* _EXERCISE DIRECTIONS_:
Only the lines from the line that has "Turn this picture of an object into a FreeCAD" through the line that has "ROUND_ARCS = 4" should be reproduced, exactly and with both ends kept.

::: DATA TO USE

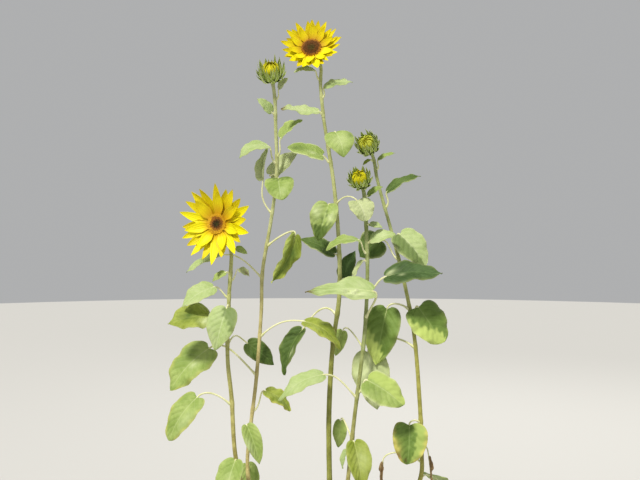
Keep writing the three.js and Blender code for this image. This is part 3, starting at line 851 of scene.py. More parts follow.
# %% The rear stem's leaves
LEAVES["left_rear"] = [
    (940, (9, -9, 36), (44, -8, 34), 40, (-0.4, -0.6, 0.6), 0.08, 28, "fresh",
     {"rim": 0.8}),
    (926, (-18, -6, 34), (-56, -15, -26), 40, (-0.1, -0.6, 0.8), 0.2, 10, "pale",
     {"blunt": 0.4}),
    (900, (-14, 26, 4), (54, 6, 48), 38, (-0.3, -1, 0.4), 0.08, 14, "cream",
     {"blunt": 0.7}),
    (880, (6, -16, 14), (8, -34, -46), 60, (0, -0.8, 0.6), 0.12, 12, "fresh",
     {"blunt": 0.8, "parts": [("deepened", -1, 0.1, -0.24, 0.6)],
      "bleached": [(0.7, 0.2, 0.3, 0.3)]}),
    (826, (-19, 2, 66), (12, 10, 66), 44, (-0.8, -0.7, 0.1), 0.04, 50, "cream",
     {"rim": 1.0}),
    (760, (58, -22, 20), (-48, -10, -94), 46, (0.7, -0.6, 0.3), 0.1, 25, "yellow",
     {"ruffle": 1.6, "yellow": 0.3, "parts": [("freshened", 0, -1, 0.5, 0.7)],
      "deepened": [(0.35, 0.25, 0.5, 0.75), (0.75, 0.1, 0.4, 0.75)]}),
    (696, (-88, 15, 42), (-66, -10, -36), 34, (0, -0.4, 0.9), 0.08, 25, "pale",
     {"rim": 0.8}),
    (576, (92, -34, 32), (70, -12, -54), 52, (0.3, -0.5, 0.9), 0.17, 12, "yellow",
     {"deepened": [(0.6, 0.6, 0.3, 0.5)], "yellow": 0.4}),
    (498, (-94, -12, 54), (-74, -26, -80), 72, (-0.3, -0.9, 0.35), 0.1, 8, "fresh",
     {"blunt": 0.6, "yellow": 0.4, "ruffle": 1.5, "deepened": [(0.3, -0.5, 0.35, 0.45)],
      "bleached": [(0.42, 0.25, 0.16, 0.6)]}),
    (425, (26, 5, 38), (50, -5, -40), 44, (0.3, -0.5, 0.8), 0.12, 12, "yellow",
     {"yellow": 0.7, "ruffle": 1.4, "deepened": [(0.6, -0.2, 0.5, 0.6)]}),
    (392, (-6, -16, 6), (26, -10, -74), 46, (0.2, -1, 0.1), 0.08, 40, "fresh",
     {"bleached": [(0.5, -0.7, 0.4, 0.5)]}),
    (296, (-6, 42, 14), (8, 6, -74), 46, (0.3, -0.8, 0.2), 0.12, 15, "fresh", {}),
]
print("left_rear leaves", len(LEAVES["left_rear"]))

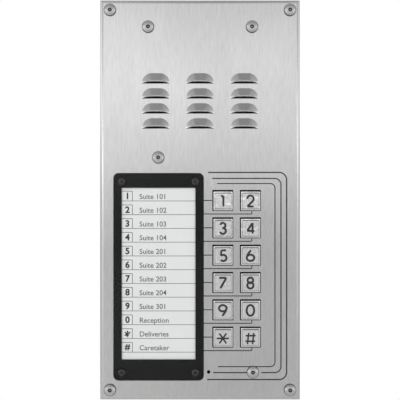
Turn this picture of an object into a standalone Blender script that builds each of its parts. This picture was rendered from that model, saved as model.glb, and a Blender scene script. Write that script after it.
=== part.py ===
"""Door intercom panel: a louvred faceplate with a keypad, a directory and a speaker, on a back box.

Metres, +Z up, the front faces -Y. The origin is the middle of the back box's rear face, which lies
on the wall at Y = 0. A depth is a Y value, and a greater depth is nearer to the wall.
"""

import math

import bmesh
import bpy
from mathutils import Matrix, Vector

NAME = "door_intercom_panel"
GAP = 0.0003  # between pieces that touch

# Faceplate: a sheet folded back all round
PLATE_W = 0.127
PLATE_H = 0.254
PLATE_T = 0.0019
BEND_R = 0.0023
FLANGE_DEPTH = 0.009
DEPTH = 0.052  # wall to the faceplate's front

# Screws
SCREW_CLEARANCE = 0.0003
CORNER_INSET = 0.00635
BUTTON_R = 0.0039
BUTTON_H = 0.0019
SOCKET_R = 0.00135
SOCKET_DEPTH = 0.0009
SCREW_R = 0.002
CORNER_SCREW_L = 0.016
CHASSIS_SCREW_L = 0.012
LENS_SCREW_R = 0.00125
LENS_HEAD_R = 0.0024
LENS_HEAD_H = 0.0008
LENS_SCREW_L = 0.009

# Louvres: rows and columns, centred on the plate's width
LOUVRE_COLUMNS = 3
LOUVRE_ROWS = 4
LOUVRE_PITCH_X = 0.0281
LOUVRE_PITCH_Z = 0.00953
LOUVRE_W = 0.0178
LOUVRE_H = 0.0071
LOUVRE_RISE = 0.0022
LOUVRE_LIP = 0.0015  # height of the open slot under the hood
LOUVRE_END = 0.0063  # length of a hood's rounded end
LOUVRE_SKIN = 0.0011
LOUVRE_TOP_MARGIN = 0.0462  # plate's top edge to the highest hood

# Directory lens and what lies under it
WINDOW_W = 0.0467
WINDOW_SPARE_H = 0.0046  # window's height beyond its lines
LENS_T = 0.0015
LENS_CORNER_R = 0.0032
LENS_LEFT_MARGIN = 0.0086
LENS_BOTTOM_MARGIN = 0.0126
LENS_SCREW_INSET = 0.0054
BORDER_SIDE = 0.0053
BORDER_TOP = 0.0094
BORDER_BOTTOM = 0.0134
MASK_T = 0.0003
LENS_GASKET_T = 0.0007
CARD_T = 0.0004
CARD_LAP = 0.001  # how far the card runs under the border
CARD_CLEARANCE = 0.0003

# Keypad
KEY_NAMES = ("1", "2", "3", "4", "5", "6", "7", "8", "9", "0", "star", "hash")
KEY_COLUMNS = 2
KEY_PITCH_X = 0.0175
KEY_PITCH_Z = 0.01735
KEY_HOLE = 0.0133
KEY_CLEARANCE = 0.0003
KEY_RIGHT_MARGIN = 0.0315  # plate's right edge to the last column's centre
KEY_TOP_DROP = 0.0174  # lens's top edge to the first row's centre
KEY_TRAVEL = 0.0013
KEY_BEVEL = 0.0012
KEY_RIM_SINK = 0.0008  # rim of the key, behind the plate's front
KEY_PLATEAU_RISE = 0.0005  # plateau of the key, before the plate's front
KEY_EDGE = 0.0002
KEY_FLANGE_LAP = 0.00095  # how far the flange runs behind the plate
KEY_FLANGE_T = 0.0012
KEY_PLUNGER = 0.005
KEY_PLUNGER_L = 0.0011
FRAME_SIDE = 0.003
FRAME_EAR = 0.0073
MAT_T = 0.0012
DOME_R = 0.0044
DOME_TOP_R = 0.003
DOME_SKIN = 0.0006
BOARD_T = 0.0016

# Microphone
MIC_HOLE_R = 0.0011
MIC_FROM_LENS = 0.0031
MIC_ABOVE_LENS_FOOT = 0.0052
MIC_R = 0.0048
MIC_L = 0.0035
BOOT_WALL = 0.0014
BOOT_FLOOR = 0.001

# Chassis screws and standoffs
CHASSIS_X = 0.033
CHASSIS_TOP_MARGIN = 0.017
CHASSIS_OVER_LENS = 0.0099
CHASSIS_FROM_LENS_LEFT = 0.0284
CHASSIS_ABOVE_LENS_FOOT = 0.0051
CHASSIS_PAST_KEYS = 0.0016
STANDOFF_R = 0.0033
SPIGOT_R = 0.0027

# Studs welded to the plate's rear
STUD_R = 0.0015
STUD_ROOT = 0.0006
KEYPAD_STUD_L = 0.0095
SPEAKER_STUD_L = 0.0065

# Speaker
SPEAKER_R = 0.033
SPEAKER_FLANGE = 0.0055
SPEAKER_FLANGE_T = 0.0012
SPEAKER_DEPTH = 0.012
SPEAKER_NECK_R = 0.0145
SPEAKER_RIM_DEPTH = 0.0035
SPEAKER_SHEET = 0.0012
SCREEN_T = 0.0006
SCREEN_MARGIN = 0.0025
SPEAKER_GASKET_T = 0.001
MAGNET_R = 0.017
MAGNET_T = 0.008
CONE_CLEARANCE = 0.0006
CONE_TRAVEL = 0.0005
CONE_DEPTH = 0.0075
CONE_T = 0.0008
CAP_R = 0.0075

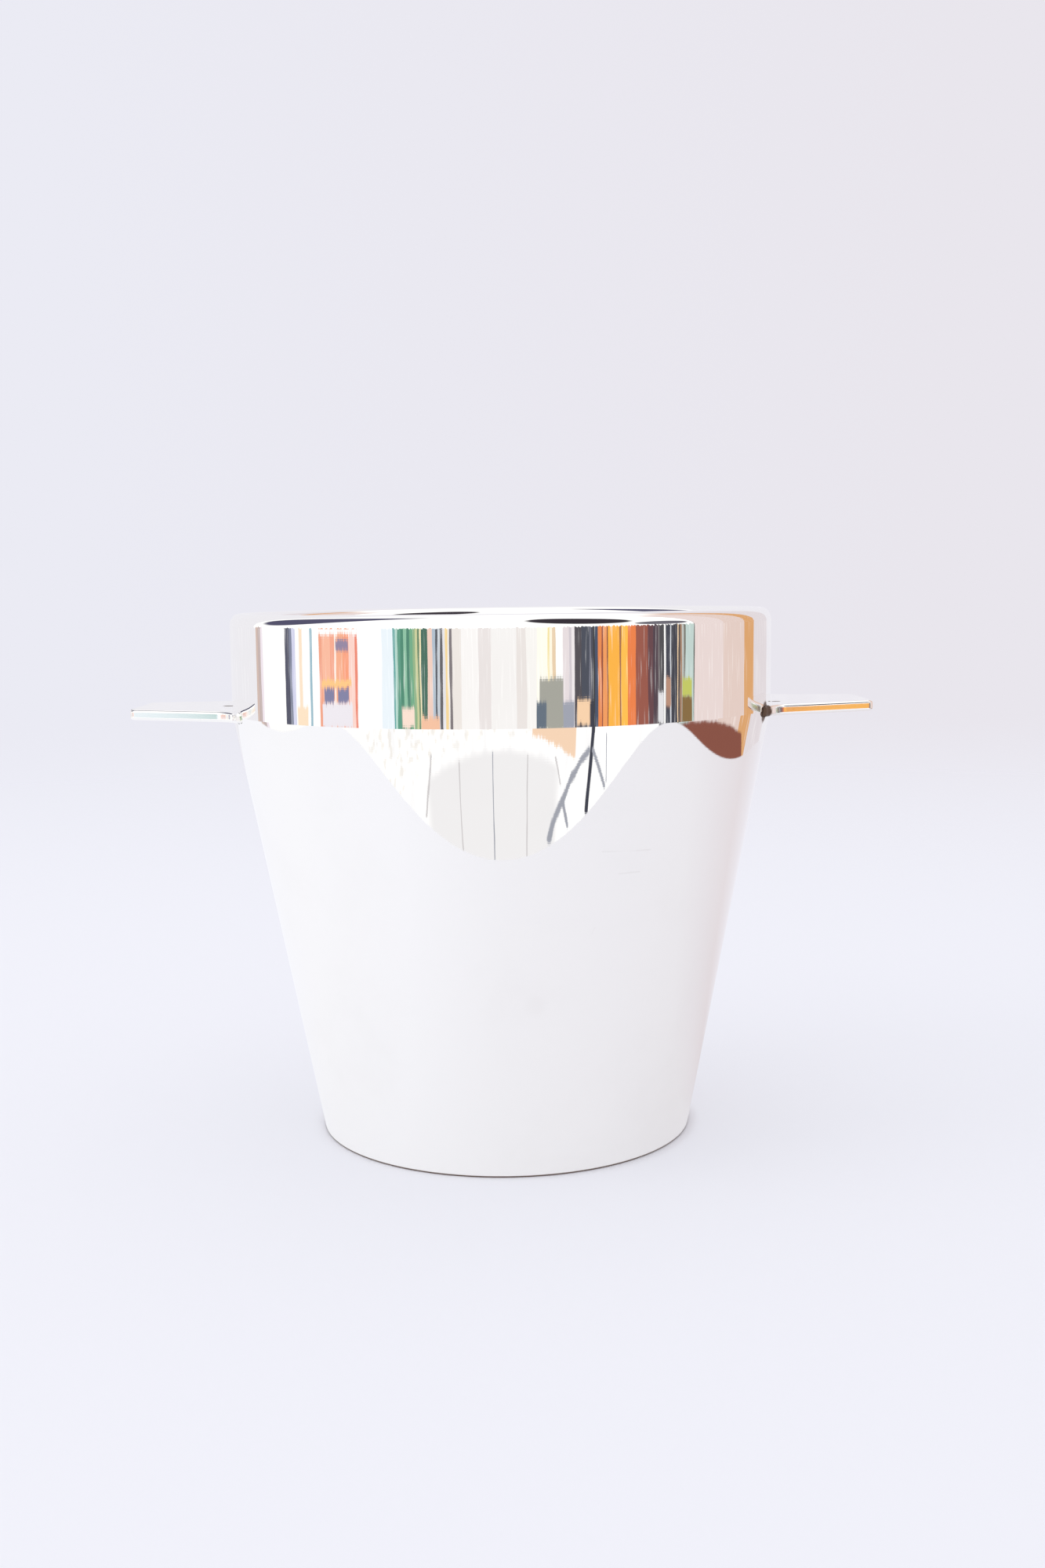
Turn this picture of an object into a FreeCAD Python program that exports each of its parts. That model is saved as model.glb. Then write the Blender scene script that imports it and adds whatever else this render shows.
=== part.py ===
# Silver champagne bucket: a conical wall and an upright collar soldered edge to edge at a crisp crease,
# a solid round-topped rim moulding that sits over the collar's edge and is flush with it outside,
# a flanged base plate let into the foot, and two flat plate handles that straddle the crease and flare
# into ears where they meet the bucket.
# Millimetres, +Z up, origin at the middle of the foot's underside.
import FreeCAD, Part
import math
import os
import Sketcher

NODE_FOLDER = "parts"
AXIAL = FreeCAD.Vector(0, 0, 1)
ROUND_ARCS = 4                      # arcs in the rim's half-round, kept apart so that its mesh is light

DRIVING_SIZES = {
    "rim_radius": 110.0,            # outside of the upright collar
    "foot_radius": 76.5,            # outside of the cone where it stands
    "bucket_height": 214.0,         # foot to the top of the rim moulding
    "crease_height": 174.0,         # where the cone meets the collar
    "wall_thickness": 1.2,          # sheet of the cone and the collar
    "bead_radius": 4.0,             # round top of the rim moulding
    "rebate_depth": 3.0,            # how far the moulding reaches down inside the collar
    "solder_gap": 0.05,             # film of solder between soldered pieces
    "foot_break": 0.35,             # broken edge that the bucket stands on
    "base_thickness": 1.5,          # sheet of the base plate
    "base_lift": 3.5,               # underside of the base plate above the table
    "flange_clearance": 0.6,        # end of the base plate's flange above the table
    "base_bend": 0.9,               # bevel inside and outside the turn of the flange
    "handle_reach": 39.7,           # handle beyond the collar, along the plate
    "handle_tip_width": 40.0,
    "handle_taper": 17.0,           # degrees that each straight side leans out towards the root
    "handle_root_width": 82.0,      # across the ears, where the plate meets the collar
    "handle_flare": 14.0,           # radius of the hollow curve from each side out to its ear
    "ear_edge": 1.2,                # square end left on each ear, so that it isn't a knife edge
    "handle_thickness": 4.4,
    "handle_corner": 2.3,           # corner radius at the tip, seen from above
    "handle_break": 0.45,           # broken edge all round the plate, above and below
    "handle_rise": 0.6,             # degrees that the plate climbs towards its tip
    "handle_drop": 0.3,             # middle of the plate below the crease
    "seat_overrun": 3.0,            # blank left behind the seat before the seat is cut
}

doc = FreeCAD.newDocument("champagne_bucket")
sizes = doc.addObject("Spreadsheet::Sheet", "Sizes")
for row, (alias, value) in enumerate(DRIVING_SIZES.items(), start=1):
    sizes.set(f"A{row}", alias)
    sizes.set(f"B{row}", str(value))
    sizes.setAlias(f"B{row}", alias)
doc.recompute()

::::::

* _FULL OUTPUT_:
Turn this picture of an object into a FreeCAD Python program that exports each of its parts. That model is saved as model.glb. Then write the Blender scene script that imports it and adds whatever else this render shows.
=== part.py ===
# Silver champagne bucket: a conical wall and an upright collar soldered edge to edge at a crisp crease,
# a solid round-topped rim moulding that sits over the collar's edge and is flush with it outside,
# a flanged base plate let into the foot, and two flat plate handles that straddle the crease and flare
# into ears where they meet the bucket.
# Millimetres, +Z up, origin at the middle of the foot's underside.
import FreeCAD, Part
import math
import os
import Sketcher

NODE_FOLDER = "parts"
AXIAL = FreeCAD.Vector(0, 0, 1)
ROUND_ARCS = 4                      # arcs in the rim's half-round, kept apart so that its mesh is light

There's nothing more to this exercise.